Les conséquences : sévérité et épuisement
Les doutes ressentis par les parents n’auront pas forcément de répercussions négatives sur leurs enfants. Mais lorsque la relation parent-enfant est envahie par les regrets, c’est toute la famille qui peut en souffrir. Bien que la recherche sur le regret parental en soit encore à ses débuts, l’étude des mères adolescentes semble indiquer l’existence d’une corrélation entre les remords des parents et la sévérité, voire le rejet, dont ils font preuve envers leurs enfants, affirme Konrad Piotrowski. Kara Hoppe est thérapeute familiale et a cosigné Baby Bomb : A Relationship Survival Guide for New Parents [“Guide de survie du couple à l’usage des jeunes parents”, inédit en français]. D’après ses observations, les enfants peuvent se sentir délaissés “s’ils ont l’impression que leurs parents n’ont jamais envie d’être avec eux”. Au cours de leur développement, les enfants sont tellement centrés sur eux-mêmes qu’ils risquent d’internaliser le manque d’intérêt de leurs parents et de croire qu’ils en sont la cause.

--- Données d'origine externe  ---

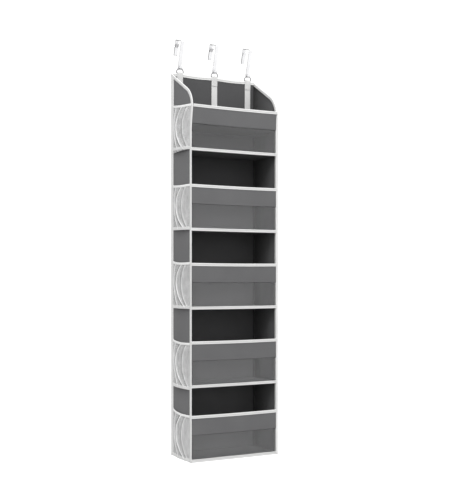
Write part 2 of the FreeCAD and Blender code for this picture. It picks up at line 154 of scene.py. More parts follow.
def add_object(name, data):
    """An object in the scene."""
    made = bpy.data.objects.new(name, data)
    bpy.context.scene.collection.objects.link(made)
    return made


def sheet_mesh(name, patches, gather_and_groove_shade=None):
    """One mesh of grids. A patch is (place, steps along, steps across, flat length, width, closed).

    The last argument, a function of (u, v), says how gathered or sewn down the cloth is, and is kept for the
    material: the net's holes follow it, and it paints shade in fold hollows and seam grooves and light on
    fold crests.
    """
    points = []
    gather_and_groove_shade_shares = []
    faces = []
    flats = []
    for place, along, across, long, wide, closed in patches:
        base = len(points)
        columns = across if closed else across + 1
        for i in range(along + 1):
            for j in range(columns):
                points.append(leaned(place(i / along, j / across)))
                if gather_and_groove_shade is not None:
                    gather_and_groove_shade_shares.append(gather_and_groove_shade(i / along, j / across))
        for i in range(along):
            for j in range(across):
                after = (j + 1) % columns
                faces.append((base + i * columns + j, base + (i + 1) * columns + j,
                              base + (i + 1) * columns + after, base + i * columns + after))
                low_u, high_u = i / along * long, (i + 1) / along * long
                low_v, high_v = j / across * wide, (j + 1) / across * wide
                flats += [(low_u, low_v), (high_u, low_v), (high_u, high_v), (low_u, high_v)]
    mesh = smooth_mesh(name, points, faces)
    layer = mesh.uv_layers.new(name="flat")
    for corner, flat in zip(layer.data, flats):
        corner.uv = flat
    if gather_and_groove_shade is not None:
        kept = mesh.attributes.new("gather_and_groove_shade", "FLOAT", "POINT")
        kept.data.foreach_set("value", gather_and_groove_shade_shares)
    return mesh


def add_piece(name, mesh, material, body, nodes):
    """Put a mesh in the scene as a piece that rides on a body and stands for CAD nodes."""
    mesh.materials.append(material)
    piece = add_object(name, mesh)
    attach(piece, body)
    if nodes:
        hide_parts(*nodes)
    return piece


def add_sheet(name, patches, thick, material, nodes, body="organizer", back_material=None,
              gather_and_groove_shade=None):
    """A piece of cloth, tape or film: its middle surface with a thickness, and maybe another rear face."""
    piece = add_piece(name, sheet_mesh(name, patches, gather_and_groove_shade), material, body, nodes)
    solid = piece.modifiers.new("thickness", "SOLIDIFY")
    solid.thickness = thick
    solid.offset = 0
    if back_material is not None:
        piece.data.materials.append(back_material)
        solid.material_offset = 1
    return piece


def fold(share, leg, radius):
    """A sheet folded over an edge: (sideways, outwards) from the fold's centre, starting on one leg."""
    bend = pi * radius
    way = share * (2 * leg + bend)
    if way < leg:
        return -radius, way - leg
    if way > leg + bend:
        return radius, leg + bend - way
    turn = (way - leg) / radius
    return -radius * cos(turn), radius * sin(turn)


def fold_width(leg, radius):
    """Flat width of a folded sheet."""
    return 2 * leg + pi * radius


def seam_dent(out, leg, inset):
    """1 under a row of stitches at a distance from the end of a folded tape's leg, and 0 away from it."""
    return exp(-((out + leg - inset) / SEAM_SPREAD) ** 2)


def fold_leg(radius):
    """Flat length of each leg of a binding tape folded at a radius."""
    return TAPE_WIDE - TAPE_THICK / 2 - radius


def add_tape(name, place, steps, long, radius, seam, node):
    """A binding tape folded over an edge, with its row of stitches sewn down; the dent under the stitches
    also paints shade along the groove.
    """
    leg = fold_leg(radius)
    patch = (place, steps, TAPE_STEPS, long, fold_width(leg, radius), False)
    add_sheet(name, [patch], FOLDED_THICK, tape_cloth, [node],
              gather_and_groove_shade=lambda u, v: seam_dent(fold(v, leg, radius)[1], leg, seam))


def measured(points):
    """The way along a line of points at each of them."""
    ways = [0.0]
    for first, second in zip(points, points[1:]):
        ways.append(ways[-1] + (second - first).length)
    return ways


def segment_at(ways, target):
    """The segment of a measured line at a way along it, and the share of it that is passed."""
    number = min(max(bisect_left(ways, target) - 1, 0), len(ways) - 2)
    return number, (target - ways[number]) / max(ways[number + 1] - ways[number], 1e-9)


# ---- stitching


class Thread:
    """Short raised stitches collected into one mesh."""

    LONG = 2.7 * MM
    WIDE = 0.55 * MM
    HIGH = 0.42 * MM
    PITCH = 4.0 * MM
    LINE_STEPS = 400

    def __init__(self):
        self.points = []
        self.faces = []

    def stitch(self, centre, along, out):
        """One stitch: a long lens lying on the cloth."""
        centre = leaned(centre)
        side = along.cross(out).normalized()
        base = len(self.points)
        half = along * (self.LONG / 2)
        ring = [side * (self.WIDE / 2), out * (self.HIGH / 2),
                side * (-self.WIDE / 2), out * (-self.HIGH / 2)]
        self.points += [centre - half, centre + half]
        self.points += [centre - half * 0.5 + offset for offset in ring]
        self.points += [centre + half * 0.5 + offset for offset in ring]
        for k in range(4):
            after = (k + 1) % 4
            self.faces.append((base, base + 2 + after, base + 2 + k))
            self.faces.append((base + 2 + k, base + 2 + after, base + 6 + after, base + 6 + k))
            self.faces.append((base + 1, base + 6 + k, base + 6 + after))

    def run(self, line, out):
        """Stitches along a line, where line(share) is a point. out is the way off the cloth."""
        points = [line(k / self.LINE_STEPS) for k in range(self.LINE_STEPS + 1)]
        ways = measured(points)
        count = max(int(ways[-1] / self.PITCH), 1)
        for number in range(count):
            place, part = segment_at(ways, (number + 0.5) * ways[-1] / count)
            along = (points[place + 1] - points[place]).normalized()
            self.stitch(points[place].lerp(points[place + 1], part), along, out)

    def straight(self, start, end, out):
        """Stitches from one point to another."""
        first = Vector(start)
        last = Vector(end)
        self.run(lambda share: first.lerp(last, share), out)

    def make(self, name, material=None):
        """The stitches as one piece."""
        mesh = smooth_mesh(name, self.points, self.faces)
        return add_piece(name, mesh, material or thread_material, "organizer", ())


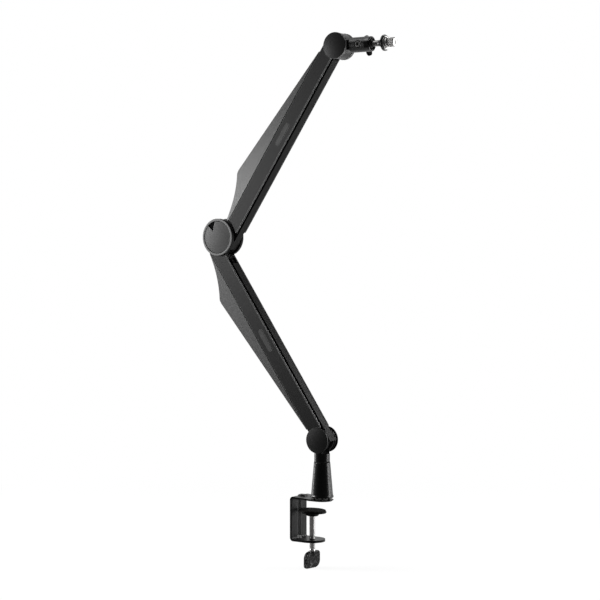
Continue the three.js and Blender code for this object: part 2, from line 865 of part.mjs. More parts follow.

Ni Konrad Piotrowski ni les instituts de sondages n’ont interrogé directement les parents sur les raisons de leurs regrets. Toutefois, les experts identifient deux grandes causes à ce phénomène. L’une d’entre elles est le surmenage. Les parents peuvent être dévoués à leurs enfants et néanmoins se sentir épuisés et avoir l’impression de manquer de soutien.